Five years after the WTO entry Dec. 11, 2001, China has emerged as a rising trading power, with foreign trade volume last year surging 178 percent from that of 2001. Shenzhen, home to a legion of exporters, also saw its foreign trade chalking up a whopping 166 percent growth in the same period, with its exports topping the country throughout the past five years.
The benefits from the broader overseas markets brought by the WTO membership have trickled down to many sectors of the economy, with the city's GDP more than doubling in the past five years.
For ordinary Shenzheners, the changes are obvious. Cars are no longer unaffordable for many families. Foreign banks and retail chains provide much more choice and force their local competitors to improve their service. There are more imported goods at lower prices, while robust exports have created jobs and wealth.

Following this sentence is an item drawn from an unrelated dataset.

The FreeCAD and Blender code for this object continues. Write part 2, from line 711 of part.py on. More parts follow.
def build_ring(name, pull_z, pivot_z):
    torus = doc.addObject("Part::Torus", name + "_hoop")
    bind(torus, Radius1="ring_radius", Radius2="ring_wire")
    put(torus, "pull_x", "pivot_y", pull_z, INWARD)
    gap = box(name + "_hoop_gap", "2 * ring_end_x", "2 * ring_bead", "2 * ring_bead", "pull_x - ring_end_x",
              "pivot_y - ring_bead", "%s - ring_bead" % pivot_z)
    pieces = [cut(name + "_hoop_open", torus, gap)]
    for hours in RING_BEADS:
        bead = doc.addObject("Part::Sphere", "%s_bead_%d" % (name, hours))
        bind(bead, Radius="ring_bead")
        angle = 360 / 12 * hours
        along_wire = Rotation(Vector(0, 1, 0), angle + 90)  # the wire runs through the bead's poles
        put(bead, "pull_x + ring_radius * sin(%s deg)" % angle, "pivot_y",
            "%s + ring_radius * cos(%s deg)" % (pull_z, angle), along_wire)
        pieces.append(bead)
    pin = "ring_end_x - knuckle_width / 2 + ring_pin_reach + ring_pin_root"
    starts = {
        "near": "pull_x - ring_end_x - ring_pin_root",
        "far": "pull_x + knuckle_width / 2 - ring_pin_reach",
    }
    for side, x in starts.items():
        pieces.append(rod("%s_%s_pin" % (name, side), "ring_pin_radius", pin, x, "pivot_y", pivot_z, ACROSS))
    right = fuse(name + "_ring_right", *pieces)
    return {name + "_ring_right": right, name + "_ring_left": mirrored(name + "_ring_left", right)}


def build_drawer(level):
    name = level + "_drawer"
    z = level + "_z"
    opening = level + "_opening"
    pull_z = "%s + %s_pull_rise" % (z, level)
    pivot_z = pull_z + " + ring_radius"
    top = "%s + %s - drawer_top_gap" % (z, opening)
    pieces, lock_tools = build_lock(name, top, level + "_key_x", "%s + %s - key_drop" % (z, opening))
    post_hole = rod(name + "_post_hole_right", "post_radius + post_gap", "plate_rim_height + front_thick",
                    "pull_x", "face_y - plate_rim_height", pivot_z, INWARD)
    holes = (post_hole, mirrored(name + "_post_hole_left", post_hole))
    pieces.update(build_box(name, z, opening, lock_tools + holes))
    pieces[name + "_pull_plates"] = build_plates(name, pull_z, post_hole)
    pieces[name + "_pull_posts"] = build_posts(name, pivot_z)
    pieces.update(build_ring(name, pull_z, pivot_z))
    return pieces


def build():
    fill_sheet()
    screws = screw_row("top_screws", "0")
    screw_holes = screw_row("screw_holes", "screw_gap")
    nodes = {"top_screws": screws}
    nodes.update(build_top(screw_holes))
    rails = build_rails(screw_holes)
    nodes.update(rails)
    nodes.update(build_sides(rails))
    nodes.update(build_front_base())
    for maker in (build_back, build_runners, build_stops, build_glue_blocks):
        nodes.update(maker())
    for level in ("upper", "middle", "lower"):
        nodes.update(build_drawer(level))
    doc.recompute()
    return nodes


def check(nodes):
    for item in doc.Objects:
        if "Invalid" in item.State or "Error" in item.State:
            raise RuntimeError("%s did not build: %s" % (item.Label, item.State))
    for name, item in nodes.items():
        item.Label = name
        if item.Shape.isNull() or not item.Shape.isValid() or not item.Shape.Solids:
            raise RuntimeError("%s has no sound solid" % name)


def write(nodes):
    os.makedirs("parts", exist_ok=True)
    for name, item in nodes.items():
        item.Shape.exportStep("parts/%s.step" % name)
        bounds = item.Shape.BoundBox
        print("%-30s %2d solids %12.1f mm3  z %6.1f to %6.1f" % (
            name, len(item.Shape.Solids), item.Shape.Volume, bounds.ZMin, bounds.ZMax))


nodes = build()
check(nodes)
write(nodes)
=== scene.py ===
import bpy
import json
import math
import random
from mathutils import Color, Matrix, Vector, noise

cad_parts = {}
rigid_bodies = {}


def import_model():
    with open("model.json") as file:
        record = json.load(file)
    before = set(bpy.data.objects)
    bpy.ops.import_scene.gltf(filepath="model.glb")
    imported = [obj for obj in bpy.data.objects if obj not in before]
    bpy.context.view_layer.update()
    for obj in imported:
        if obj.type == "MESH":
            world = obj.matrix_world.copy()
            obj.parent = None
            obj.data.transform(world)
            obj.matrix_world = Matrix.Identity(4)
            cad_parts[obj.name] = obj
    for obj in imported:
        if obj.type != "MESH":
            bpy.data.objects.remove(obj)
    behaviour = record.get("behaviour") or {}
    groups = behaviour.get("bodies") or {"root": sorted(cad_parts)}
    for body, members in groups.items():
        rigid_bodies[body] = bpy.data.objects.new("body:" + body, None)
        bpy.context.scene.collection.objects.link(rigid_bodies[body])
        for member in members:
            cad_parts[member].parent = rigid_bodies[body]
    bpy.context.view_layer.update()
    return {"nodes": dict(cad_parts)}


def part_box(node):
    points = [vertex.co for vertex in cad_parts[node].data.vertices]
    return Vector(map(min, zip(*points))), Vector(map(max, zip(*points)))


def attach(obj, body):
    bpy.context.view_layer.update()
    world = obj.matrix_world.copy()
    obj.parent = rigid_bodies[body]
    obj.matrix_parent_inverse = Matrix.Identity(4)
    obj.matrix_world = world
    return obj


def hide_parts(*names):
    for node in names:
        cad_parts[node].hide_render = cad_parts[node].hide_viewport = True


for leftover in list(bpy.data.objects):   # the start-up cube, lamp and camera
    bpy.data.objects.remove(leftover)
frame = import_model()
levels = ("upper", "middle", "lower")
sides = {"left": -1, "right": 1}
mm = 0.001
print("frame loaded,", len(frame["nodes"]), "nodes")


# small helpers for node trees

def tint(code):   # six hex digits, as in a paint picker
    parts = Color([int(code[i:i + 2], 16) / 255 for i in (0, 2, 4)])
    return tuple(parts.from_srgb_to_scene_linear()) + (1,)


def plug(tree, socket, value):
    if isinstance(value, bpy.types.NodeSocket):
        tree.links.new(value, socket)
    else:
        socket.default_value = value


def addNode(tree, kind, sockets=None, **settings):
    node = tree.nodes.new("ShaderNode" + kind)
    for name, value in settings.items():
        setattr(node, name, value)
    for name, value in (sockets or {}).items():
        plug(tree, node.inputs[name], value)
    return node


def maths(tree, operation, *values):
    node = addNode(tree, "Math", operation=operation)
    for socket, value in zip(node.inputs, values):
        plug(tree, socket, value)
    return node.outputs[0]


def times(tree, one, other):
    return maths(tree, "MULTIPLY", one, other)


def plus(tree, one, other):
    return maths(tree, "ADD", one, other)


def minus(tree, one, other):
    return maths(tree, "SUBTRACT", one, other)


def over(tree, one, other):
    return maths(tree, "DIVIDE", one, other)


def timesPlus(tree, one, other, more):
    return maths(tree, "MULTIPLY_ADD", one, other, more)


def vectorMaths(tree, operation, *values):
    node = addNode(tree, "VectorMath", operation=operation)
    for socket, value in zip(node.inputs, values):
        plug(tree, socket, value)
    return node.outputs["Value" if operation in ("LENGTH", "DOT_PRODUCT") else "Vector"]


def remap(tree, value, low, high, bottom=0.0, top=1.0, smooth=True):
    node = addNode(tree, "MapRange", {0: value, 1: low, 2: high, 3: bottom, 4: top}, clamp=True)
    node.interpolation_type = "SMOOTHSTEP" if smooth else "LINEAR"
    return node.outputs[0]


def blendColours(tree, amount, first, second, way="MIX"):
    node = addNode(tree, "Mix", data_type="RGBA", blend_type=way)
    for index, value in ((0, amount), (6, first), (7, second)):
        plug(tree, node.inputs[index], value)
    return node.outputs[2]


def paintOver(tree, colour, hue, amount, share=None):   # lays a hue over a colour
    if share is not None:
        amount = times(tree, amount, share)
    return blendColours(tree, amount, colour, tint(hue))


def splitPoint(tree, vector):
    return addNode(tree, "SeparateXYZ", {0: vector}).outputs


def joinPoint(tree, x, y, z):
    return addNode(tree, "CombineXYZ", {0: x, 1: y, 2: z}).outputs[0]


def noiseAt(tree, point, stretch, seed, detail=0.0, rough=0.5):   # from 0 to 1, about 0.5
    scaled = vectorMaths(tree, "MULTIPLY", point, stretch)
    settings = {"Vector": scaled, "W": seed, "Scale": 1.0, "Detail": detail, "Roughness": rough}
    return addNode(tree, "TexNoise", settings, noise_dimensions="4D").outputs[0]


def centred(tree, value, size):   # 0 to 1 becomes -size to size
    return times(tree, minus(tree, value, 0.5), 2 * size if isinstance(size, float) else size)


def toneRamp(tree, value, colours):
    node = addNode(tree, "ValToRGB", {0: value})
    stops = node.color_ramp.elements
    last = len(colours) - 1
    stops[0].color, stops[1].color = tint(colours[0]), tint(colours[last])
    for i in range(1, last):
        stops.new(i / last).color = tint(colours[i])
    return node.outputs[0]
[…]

The reverberations from the WTO membership have reached beyond the economy.
The WTO rules requiring non-discriminatory practices and transparency, which were designed to secure level-playing-field conditions for trade, have also led to the revocation and revision of 24 local laws and regulations, and a more efficient and transparent municipal government.

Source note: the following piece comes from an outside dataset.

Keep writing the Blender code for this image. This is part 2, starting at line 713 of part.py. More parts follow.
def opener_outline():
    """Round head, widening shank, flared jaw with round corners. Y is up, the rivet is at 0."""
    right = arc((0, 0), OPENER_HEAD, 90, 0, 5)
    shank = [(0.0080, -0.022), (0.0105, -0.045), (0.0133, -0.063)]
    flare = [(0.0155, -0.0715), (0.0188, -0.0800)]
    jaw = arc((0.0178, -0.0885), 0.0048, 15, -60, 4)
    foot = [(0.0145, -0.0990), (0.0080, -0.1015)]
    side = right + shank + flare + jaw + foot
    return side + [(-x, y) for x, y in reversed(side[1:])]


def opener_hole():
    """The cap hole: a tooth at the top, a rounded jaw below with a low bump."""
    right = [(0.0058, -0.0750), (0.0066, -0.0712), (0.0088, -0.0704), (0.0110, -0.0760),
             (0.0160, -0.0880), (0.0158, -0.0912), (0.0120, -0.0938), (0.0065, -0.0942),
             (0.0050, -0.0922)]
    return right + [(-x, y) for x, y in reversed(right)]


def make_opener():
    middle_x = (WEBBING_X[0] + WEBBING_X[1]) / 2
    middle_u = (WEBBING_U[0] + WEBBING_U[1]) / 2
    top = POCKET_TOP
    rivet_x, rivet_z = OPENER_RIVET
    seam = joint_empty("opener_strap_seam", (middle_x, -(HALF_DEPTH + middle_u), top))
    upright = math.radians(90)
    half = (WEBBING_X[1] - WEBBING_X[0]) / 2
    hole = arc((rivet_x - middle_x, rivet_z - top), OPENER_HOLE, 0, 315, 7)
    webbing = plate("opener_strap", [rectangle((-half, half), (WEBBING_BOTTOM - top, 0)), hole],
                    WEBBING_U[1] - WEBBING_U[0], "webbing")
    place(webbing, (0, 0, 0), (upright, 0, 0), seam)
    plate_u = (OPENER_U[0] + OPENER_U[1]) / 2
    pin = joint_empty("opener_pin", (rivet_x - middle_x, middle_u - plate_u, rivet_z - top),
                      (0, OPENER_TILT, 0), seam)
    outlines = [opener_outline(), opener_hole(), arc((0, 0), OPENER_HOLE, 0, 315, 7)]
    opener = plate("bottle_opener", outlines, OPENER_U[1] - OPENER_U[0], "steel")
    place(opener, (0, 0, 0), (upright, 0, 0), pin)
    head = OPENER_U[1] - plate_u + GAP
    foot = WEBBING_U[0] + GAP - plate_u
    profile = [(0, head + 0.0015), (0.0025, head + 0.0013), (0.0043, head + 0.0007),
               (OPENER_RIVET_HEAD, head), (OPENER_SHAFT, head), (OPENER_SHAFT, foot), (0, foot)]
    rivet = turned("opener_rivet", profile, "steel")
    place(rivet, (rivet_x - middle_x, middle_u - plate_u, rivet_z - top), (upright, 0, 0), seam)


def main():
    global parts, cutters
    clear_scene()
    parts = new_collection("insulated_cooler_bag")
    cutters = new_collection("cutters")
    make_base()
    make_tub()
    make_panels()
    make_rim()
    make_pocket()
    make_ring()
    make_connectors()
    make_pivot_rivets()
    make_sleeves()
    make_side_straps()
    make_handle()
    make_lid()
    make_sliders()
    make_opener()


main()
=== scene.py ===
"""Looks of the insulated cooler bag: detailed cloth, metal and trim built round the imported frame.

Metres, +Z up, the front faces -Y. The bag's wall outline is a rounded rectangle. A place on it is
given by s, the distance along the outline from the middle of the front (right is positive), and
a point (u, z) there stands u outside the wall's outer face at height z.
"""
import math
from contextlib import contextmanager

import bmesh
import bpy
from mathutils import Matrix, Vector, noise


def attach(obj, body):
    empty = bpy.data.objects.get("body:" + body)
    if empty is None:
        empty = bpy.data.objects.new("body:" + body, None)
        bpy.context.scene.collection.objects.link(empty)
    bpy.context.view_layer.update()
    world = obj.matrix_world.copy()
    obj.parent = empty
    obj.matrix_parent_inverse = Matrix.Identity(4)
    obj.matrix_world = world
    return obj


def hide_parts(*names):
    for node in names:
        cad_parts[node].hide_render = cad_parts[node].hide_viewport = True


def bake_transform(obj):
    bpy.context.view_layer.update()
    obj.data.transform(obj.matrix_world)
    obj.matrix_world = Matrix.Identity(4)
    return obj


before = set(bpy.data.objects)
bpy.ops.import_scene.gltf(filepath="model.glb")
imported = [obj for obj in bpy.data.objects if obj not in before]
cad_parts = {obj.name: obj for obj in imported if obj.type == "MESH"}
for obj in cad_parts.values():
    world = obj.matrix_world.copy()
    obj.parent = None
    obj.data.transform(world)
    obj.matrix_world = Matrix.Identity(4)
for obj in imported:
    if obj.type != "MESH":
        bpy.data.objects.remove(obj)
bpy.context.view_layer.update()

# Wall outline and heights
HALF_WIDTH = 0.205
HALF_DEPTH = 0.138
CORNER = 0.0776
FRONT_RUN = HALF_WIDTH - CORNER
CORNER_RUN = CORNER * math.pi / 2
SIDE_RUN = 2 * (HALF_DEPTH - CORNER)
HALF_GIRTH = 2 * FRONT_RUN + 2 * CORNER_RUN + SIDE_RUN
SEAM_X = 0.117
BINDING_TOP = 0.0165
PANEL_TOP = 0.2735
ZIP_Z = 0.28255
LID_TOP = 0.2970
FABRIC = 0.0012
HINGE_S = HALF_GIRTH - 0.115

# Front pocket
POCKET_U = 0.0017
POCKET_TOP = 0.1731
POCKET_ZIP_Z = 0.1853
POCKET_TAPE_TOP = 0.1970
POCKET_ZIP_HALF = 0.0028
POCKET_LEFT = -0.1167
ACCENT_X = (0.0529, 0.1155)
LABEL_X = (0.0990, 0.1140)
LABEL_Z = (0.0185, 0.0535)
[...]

Despite the benefits, WTO membership has also brought challenges to Shenzhen. In the past five years, more than half of the trade conflicts between China and other countries involved Shenzhen companies. High-profile anti-dumping cases included those for Shenzhen's car windshields and color TV sets. The city's exports of garments and other textile products, which exceeded US$3 billion each year over the past several years, also face increasing protectionist measures in the United States, EU and other countries.
Zhang Jinsheng, director of the Shenzhen WTO Affairs Center, warned last week that more Shenzhen companies will find themselves embroiled in international trade disputes as China's trade surplus continues to grow amid rising trade protectionism overseas.
Failure in a legal battle against a foreign rival could lead to hefty tariffs and shrunken market shares. The risks could be high for many Shenzhen manufacturers that rely heavily on foreign markets.
Yet some companies have been reluctant to answer anti-dumping lawsuits because overseas legal procedures usually require too much time and money and the companies have yet to hone their skills in dealing with these challenges.
The government has set up dozens of WTO affairs stations in industrial zones in the city in a bid to help manufacturers ready themselves for legal disputes. But, as experts say, the best way forward for Shenzhen manufacturers will lie in a shift to more value-added products. Sweatshops cashing in on exploited labor to turn out cheap goods will find their days numbered.